Savvy applicants or employees who may have lost an employment opportunity because of that policy may argue that they failed the test because of a “legal” drug and that they did not give consent to be tested for cannabis. To avoid this potential problem, employers should update their drug testing policy to define an “illegal” drug as including improper use of prescription or over-the-counter drugs, as well as “all forms of marijuana and any product containing THC.”
Another policy that needs to be updated is the smoking policy. Most employers prohibit smoking in the workplace, and many states do not allow smoking in any work area or within 50 feet of an entrance.
The policy needs to be updated to specifically prohibit the use of e-cigarettes and vaping devices. Not only is it unsightly for employees to be smoking or vaping, but you have no idea what’s in that e-cigarette or vaping device. The vapor can smell like bubble gum, but it can contain enough THC to make an elephant believe it is pink. Making smoking and vaping more difficult for employees is permissible, and a good idea.
It is also vitally important to train managers that any medical issues – including cannabis-related questions – are directed solely to HR. Saying the wrong thing to an employee can create liability and hard feelings. For example, an employee tells their manager “I’m going through chemotherapy, and the only thing that relieves my nausea is smoking a bowl – you’ll accommodate me right?” If the manager responds with something like “I didn’t know you were a stoner,” or “You need to go work someplace else,” a nasty lawsuit is probably coming your way.
After all, the employee actually just asked if they could be accommodated – which is legally required – not if they could come to work under the influence. The proper response to such an employee would be: “We will absolutely provide a reasonable accommodation for any underlying medical condition, but the accommodation cannot include you possessing, using or being under the influence of marijuana at work.” Appropriate accommodations might include letting the employee leave early some days or changing their schedule after chemo treatments.
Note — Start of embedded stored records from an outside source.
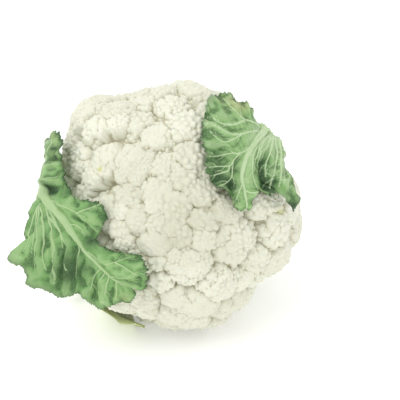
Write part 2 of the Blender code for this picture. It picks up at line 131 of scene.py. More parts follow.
# The branches that carry the florets show behind the rim, and each forks once on its way out.
BRANCHES = 11
BRANCH_BEND = 0.06
BRANCH_WAVES = (9, 20)
GROOVE_DEPTH = 0.0060
BRANCHES_FADE_IN = (-0.35, -0.55)
FORK_COLATITUDES = (math.radians(140), math.radians(124))
BRANCHES_END = (math.radians(157), math.radians(149))

# Long lists of directions are worked through in lots, to save memory.
LOT = 20000
RESTING_LOT = 2048

# The curd's mesh, finer from that height of a unit sphere on; its paint: yellow specks, cream and painted
# shade.
CURD_TRIANGLES = 197000
FACE_FROM = 0.12
SPECKS = ((-59.8, 25.8, 1.4, 0.9), (-59, 27.5, 1, 0.6), (73.8, -5, 2.2, 0.6))
# Spots partly of the flesh's cream and partly of painted shade, strongest over the face's middle.
CREAM_AND_SHADE = ((4, -12, 36, 1.0), (-42, 22, 22, 0.35), (4, 40, 20, 0.25))
TINT_UNEVENNESS = 0.4
CREAM_AND_SHADE_STRENGTH = 0.85
# Paint fades in: bare branch by how far it stands out, and each kind by height of a unit sphere.
BARE_BY = (-0.001, 0.002)
BRANCH_FROM = (-0.2, -0.4)
SPECK_FROM = (0.2, 0.4)
CREAM_AND_SHADE_FROM = (0.0, 0.4)
# Points this close to the floor are put on it.
NEARLY_ON_FLOOR = 0.0004
# Crevices: what counts as deep, against the skin evened over that many rounds. Deep ones get painted shade.
CREVICE_BASE = 0.18
CREVICE_SCALES = ((6, 0.0006), (30, 0.0016), (160, 0.0120))

# Leaves. A blade and its stalk are one sheet, thick along the rib and thin at the margin.
BLADE_THICKNESS = 0.0007
STALK_THICKNESS = 0.0062
ROWS_CLOSER_AT_RIB = 1.15
# How far a leaf stays off the knobs, the curd's skin and the core, and how steeply it falls from a knob.
LEAF_CLEARANCE = 0.0009
LEAF_GAP = 0.0005
OVER_CORE = 0.001
TENT_SLOPE = 0.55
SOFT_CONTACT = 0.0012
LIFT = 0.0010
FRILLS_PER_STATION = 0.525
FRILL_NARROWNESS = 1.6
FRILL_SHIFT = 1.3
SKIN_ROUNDS = 30
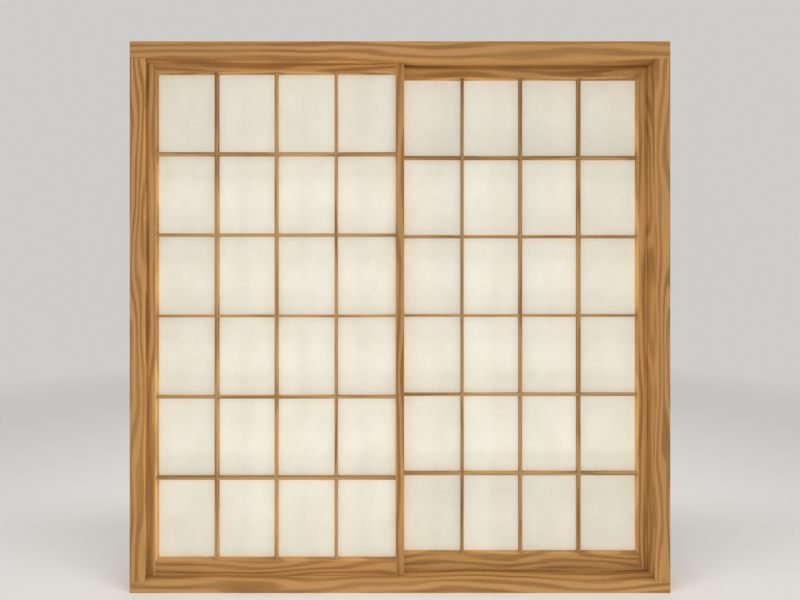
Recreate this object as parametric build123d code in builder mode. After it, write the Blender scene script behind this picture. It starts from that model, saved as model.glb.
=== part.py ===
"""Shoji sliding screen: two paper-covered lattice panels that slide in a wooden frame.

Millimetres, +Z up, X along the screen, the front at -Y. The origin is on the floor under the middle
of the frame. The left panel runs in the front track and the right panel in the rear track.
"""

import os

from build123d import *

# Frame
frame_width = 1820.0
frame_depth = 124.0
doorway_height = 1761.0
head_height = 57.0
sill_height = 38.0
jamb_width = 50.0
jamb_lip = 5.0
jamb_recess = 11.0
fin_height = 4.0
frame_tenon_width = 70.0
frame_tenon_thickness = 19.0
frame_tenon_length = 20.0
arris = 1.0

# Tracks
head_groove_depth = 11.0
sill_groove_depth = 5.0

# Panels
panel_thickness = 28.0
panel_gap = 8.0
stile_width = 28.5
top_rail_face = 27.0
bottom_rail_face = 51.0
rail_tenon_thickness = 9.0
rail_tenon_length = 20.0
rail_tenon_shoulder = 8.0

# Lattice
columns = 4
rows = 6
bar_width = 9.0
bar_depth = 17.5
bar_setback = 3.5
stub_width = 6.0
stub_thickness = 9.0
stub_length = 8.0

# Paper
paper_thickness = 0.5
paper_lap = 5.0
paper_margin = 0.5

# Clearances
joint_gap = 0.1
side_gap = 0.5
track_gap = 1.0
seat_gap = 0.3
lift_room = 6.0

# Places worked out from the sizes above
doorway_top = sill_height + doorway_height
frame_height = doorway_top + head_height
lip_x = frame_width / 2 - jamb_width
recess_x = lip_x + jamb_recess
recess_depth = frame_depth - 2 * jamb_lip
frame_tenon_x = (recess_x + frame_width / 2) / 2

track_offset = (panel_thickness + panel_gap) / 2
groove_width = panel_thickness + 2 * track_gap
fin_width = panel_gap - 2 * track_gap
panel_bottom = sill_height - sill_groove_depth + seat_gap
panel_top = doorway_top + head_groove_depth - lift_room

panel_outer_x = recess_x - side_gap
panel_inner_x = -stile_width / 2
panel_width = panel_outer_x - panel_inner_x
lattice_bottom = sill_height + bottom_rail_face
lattice_top = doorway_top - top_rail_face
lattice_width = panel_width - 2 * stile_width
lattice_height = lattice_top - lattice_bottom
lattice_outer_x = panel_outer_x - stile_width
lattice_inner_x = panel_inner_x + stile_width
lattice_middle_x = (lattice_outer_x + lattice_inner_x) / 2
upright_offsets = [lattice_inner_x + lattice_width * k / columns for k in range(1, columns)]
cross_heights = [lattice_bottom + lattice_height * k / rows for k in range(1, rows)]
paper_width = lattice_width + 2 * (paper_lap - paper_margin)
paper_height = lattice_height + 2 * (paper_lap - paper_margin)

# Depths measured from the middle of a panel, towards the back
panel_back = panel_thickness / 2
lattice_front = bar_setback - panel_thickness / 2
lattice_back = lattice_front + bar_depth
lattice_middle = (lattice_front + lattice_back) / 2
lap_depth = bar_depth / 2


def save(builder, name):
    """Label a finished piece and write it as a STEP file."""
    builder.part.label = name
    export_step(builder.part, f"parts/{name}.step")


def make_track_beam(bottom, height, face, groove_depth, into):
    """Make the head or the sill, a beam with two stopped grooves and a mortise at each end.

    face is the level of the grooved face, and into is +1 where the grooves are cut upwards.
    """
    groove_length = 2 * recess_x
    with BuildPart() as beam:
        with BuildSketch(Plane.XY.offset(bottom)):
            Rectangle(frame_width, frame_depth)
        extrude(amount=height)
        with BuildSketch(Plane.XY.offset(face)):
            with Locations((0, -track_offset), (0, track_offset)):
                Rectangle(groove_length, groove_width)
        extrude(amount=into * groove_depth, mode=Mode.SUBTRACT)
        with BuildSketch(Plane.XY.offset(face)):
            with Locations((-frame_tenon_x, 0), (frame_tenon_x, 0)):
                Rectangle(frame_tenon_thickness + 2 * joint_gap, frame_tenon_width + 2 * joint_gap)
        extrude(amount=into * (frame_tenon_length + joint_gap), mode=Mode.SUBTRACT)
        # Outer corners, in line with those of the jambs
        corners = beam.edges().filter_by(Axis.Z).group_by(Axis.X)
        chamfer(corners[0] + corners[-1], arris)
        # Stopped chamfer along both inner edges of the grooved face, between the jambs
        for side in (-1, 1):
            edge_y = side * frame_depth / 2
            with BuildSketch(Plane.YZ.offset(-lip_x)):
                with BuildLine():
                    Polyline(
                        (edge_y, face),
                        (edge_y - side * arris, face),
                        (edge_y, face + into * arris),
                        close=True,
                    )
                make_face()
            extrude(amount=2 * lip_x, mode=Mode.SUBTRACT)
    return beam


def make_jamb(side):
    """Make a jamb, recessed between two lips, with a fin that parts the two tracks."""
    with BuildPart() as jamb:
        with BuildSketch(Plane.XY.offset(sill_height)):
            with Locations((side * (frame_width - jamb_width) / 2, 0)):
                Rectangle(jamb_width, frame_depth)
            with Locations((side * (lip_x + recess_x) / 2, 0)):
                Rectangle(jamb_recess, recess_depth, mode=Mode.SUBTRACT)
            with Locations((side * (recess_x - fin_height / 2), 0)):
                Rectangle(fin_height, fin_width)
        extrude(amount=doorway_height)
        lips_and_corners = jamb.edges().filter_by(Axis.Z).group_by(Axis.Y)
        chamfer(lips_and_corners[0] + lips_and_corners[-1], arris)
        with BuildSketch(Plane.XY.offset(sill_height - frame_tenon_length)):
            with Locations((side * frame_tenon_x, 0)):
                Rectangle(frame_tenon_thickness, frame_tenon_width)
        extrude(amount=doorway_height + 2 * frame_tenon_length)
    return jamb


def make_stile(inner_face_x, outwards, track_y):
    """Make a stile from its face on the lattice side, growing along X in the direction outwards."""
    mortise_depth = rail_tenon_length + joint_gap
    pocket_depth = stub_length + joint_gap
    with BuildPart() as stile:
        with BuildSketch(Plane.YZ.offset(inner_face_x)):
            with Locations((track_y, (panel_bottom + panel_top) / 2)):
                Rectangle(panel_thickness, panel_top - panel_bottom)
        extrude(amount=outwards * stile_width)
        free_face = stile.faces().filter_by(Axis.X).sort_by(Axis.X)[-1 if outwards > 0 else 0]
        chamfer(free_face.edges().filter_by(Axis.Z), arris)
        # Seat for the paper, along the back of the edge beside the lattice
        with BuildSketch(Plane.YZ.offset(inner_face_x)):
            with Locations((track_y + (lattice_back + panel_back) / 2, (lattice_bottom + lattice_top) / 2)):
                Rectangle(panel_back - lattice_back, lattice_height + 2 * paper_lap)
        extrude(amount=outwards * paper_lap, mode=Mode.SUBTRACT)
        # Mortises for the two rails
        with BuildSketch(Plane.YZ.offset(inner_face_x)):
            for low, high in ((panel_bottom, lattice_bottom), (lattice_top, panel_top)):
                with Locations((track_y, (low + high) / 2)):
                    Rectangle(
                        rail_tenon_thickness + 2 * joint_gap,
                        high - low - 2 * rail_tenon_shoulder + 2 * joint_gap,
                    )
        extrude(amount=outwards * mortise_depth, mode=Mode.SUBTRACT)
        # Pockets for the ends of the cross bars
        with BuildSketch(Plane.YZ.offset(inner_face_x)):
            with Locations([(track_y + lattice_middle, height) for height in cross_heights]):
                Rectangle(stub_thickness + 2 * joint_gap, stub_width + 2 * joint_gap)
        extrude(amount=outwards * pocket_depth, mode=Mode.SUBTRACT)
    return stile


def make_rail(side, track_y, lattice_edge, groove_edge):
    """Make a rail between the stiles, from its edge beside the lattice to its edge in the groove."""
    middle_x = side * lattice_middle_x
    height = abs(groove_edge - lattice_edge)
    into = 1 if groove_edge > lattice_edge else -1
    with BuildPart() as rail:
        with BuildSketch(Plane.YZ.offset(middle_x)):
            with Locations((track_y, (lattice_edge + groove_edge) / 2)):
                Rectangle(panel_thickness, height)
        extrude(amount=lattice_width / 2, both=True)
        with BuildSketch(Plane.YZ.offset(middle_x)):
            with Locations((track_y, (lattice_edge + groove_edge) / 2)):
                Rectangle(rail_tenon_thickness, height - 2 * rail_tenon_shoulder)
        extrude(amount=lattice_width / 2 + rail_tenon_length, both=True)
        # Seat for the paper, along the back of the edge beside the lattice
        with BuildSketch(Plane.XY.offset(lattice_edge)):
            with Locations((middle_x, track_y + (lattice_back + panel_back) / 2)):
                Rectangle(lattice_width, panel_back - lattice_back)
        extrude(amount=into * paper_lap, mode=Mode.SUBTRACT)
        # Pockets for the ends of the upright bars
        with BuildSketch(Plane.XY.offset(lattice_edge)):
            with Locations([(side * offset, track_y + lattice_middle) for offset in upright_offsets]):
                Rectangle(stub_width + 2 * joint_gap, stub_thickness + 2 * joint_gap)
        extrude(amount=into * (stub_length + joint_gap), mode=Mode.SUBTRACT)
    return rail


def make_upright_bar(bar_x, track_y):
    """Make an upright lattice bar, whole in front and notched behind for each cross bar."""
    with BuildPart() as bar:
        with BuildSketch(Plane.XY.offset(lattice_bottom)):
            with Locations((bar_x, track_y + lattice_middle)):
                Rectangle(bar_width, bar_depth)
        extrude(amount=lattice_height)
        with BuildSketch(Plane.XY.offset(lattice_bottom - stub_length)):
            with Locations((bar_x, track_y + lattice_middle)):
                Rectangle(stub_width, stub_thickness)
        extrude(amount=lattice_height + 2 * stub_length)
        notch_y = track_y + lattice_back - lap_depth / 2
        with BuildSketch(Plane.YZ.offset(bar_x)):
            with Locations([(notch_y, height) for height in cross_heights]):
                Rectangle(lap_depth, bar_width + 2 * joint_gap)
        extrude(amount=bar_width / 2, both=True, mode=Mode.SUBTRACT)
    return bar


def make_cross_bar(side, bar_z, track_y):
    """Make a cross lattice bar, whole behind and notched in front for each upright bar."""
    middle_x = side * lattice_middle_x
    with BuildPart() as bar:
        with BuildSketch(Plane.YZ.offset(middle_x)):
            with Locations((track_y + lattice_middle, bar_z)):
                Rectangle(bar_depth, bar_width)
        extrude(amount=lattice_width / 2, both=True)
        with BuildSketch(Plane.YZ.offset(middle_x)):
            with Locations((track_y + lattice_middle, bar_z)):
                Rectangle(stub_thickness, stub_width)
        extrude(amount=lattice_width / 2 + stub_length, both=True)
        notch_y = track_y + lattice_front + lap_depth / 2
        with BuildSketch(Plane.XY.offset(bar_z)):
            with Locations([(side * offset, notch_y) for offset in upright_offsets]):
                Rectangle(bar_width + 2 * joint_gap, lap_depth)
        extrude(amount=bar_width / 2, both=True, mode=Mode.SUBTRACT)
    return bar


def make_paper(side, track_y):
    """Make the paper sheet that lies on the back of the lattice and laps onto its seat."""
    with BuildPart() as paper:
        with BuildSketch(Plane.XZ.offset(-(track_y + lattice_back))):
            with Locations((side * lattice_middle_x, (lattice_bottom + lattice_top) / 2)):
                Rectangle(paper_width, paper_height)
        extrude(amount=-paper_thickness)
    return paper


def save_panel(name, side, track_y):
    """Make and write the thirteen pieces of one sliding panel."""
    save(make_stile(side * lattice_outer_x, side, track_y), f"{name}_outer_stile")
    save(make_stile(side * lattice_inner_x, -side, track_y), f"{name}_meeting_stile")
    save(make_rail(side, track_y, lattice_top, panel_top), f"{name}_top_rail")
    save(make_rail(side, track_y, lattice_bottom, panel_bottom), f"{name}_bottom_rail")
    for number, offset in enumerate(upright_offsets, start=1):
        save(make_upright_bar(side * offset, track_y), f"{name}_upright_bar_{number}")
    for number, height in enumerate(cross_heights, start=1):
        save(make_cross_bar(side, height, track_y), f"{name}_cross_bar_{number}")
    save(make_paper(side, track_y), f"{name}_paper")


os.makedirs("parts", exist_ok=True)
save(make_track_beam(doorway_top, head_height, doorway_top, head_groove_depth, 1), "head")
save(make_track_beam(0, sill_height, sill_height, sill_groove_depth, -1), "sill")
save(make_jamb(-1), "left_jamb")
save(make_jamb(1), "right_jamb")
save_panel("left", -1, -track_offset)
save_panel("right", 1, track_offset)
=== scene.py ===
"""Shoji sliding screen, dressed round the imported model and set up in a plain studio.

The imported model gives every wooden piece. This script gives each of them its own length of timber,
puts a stretched sheet of paper in the place of each plain paper solid, and adds a pale round floor,
soft lights and a camera at the viewing angle of the picture.
"""

from __future__ import annotations

import logging
import math
from dataclasses import dataclass
from enum import Enum

import bpy
from mathutils import Euler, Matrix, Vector, noise

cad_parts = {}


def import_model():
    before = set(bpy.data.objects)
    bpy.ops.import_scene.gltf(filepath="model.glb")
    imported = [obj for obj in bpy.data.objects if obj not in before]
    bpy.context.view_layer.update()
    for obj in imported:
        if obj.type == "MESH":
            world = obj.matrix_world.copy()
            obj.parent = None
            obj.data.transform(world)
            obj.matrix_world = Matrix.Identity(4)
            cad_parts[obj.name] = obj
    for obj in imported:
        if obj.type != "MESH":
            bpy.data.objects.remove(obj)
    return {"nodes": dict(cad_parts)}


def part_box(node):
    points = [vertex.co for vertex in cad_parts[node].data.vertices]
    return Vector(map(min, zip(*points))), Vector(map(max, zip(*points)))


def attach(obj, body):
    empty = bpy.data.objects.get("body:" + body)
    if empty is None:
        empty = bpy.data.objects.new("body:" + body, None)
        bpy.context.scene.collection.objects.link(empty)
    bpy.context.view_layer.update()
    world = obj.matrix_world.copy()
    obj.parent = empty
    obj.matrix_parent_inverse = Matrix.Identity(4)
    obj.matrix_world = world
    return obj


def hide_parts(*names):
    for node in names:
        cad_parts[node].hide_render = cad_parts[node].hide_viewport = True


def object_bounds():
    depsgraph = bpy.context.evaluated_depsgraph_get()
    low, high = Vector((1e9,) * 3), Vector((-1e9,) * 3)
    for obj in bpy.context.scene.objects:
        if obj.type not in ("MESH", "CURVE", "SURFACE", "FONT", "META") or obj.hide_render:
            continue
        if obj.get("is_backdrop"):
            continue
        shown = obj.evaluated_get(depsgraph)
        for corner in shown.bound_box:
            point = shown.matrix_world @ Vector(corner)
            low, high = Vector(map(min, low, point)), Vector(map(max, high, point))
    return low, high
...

As the foregoing indicates, the rules regarding marijuana as it relates to the workplace have dramatically changed in the last decade – and it is important to keep in mind that so have perceptions about marijuana use. There is a great deal more social acceptance of marijuana, particularly for medical use.
In addition to all the legal risks above, businesses need to factor in their reputation and ability to recruit and retain employees when it comes to marijuana testing and messaging. If your business is seeking millennials and Gen-Z’ers, being perceived as intolerant or old-fashioned may deter applicants and put off existing employees. Be aware of your industry, your state and local laws, and your employee demographics; and adopt policies and procedures that are in the best interest of your business, that provide the maximum legal protection, because marijuana is here to stay, and so is the risk of employment lawsuits associated with it.
Further muddying workplace drug policies is the question of employee morale. Many employees argue that legal usage of cannabis off the clock should not be grounds for their termination if they fail an employer drug test. Employers need to keep in mind the attitude of their workforce when making disciplinary decisions related to drug testing.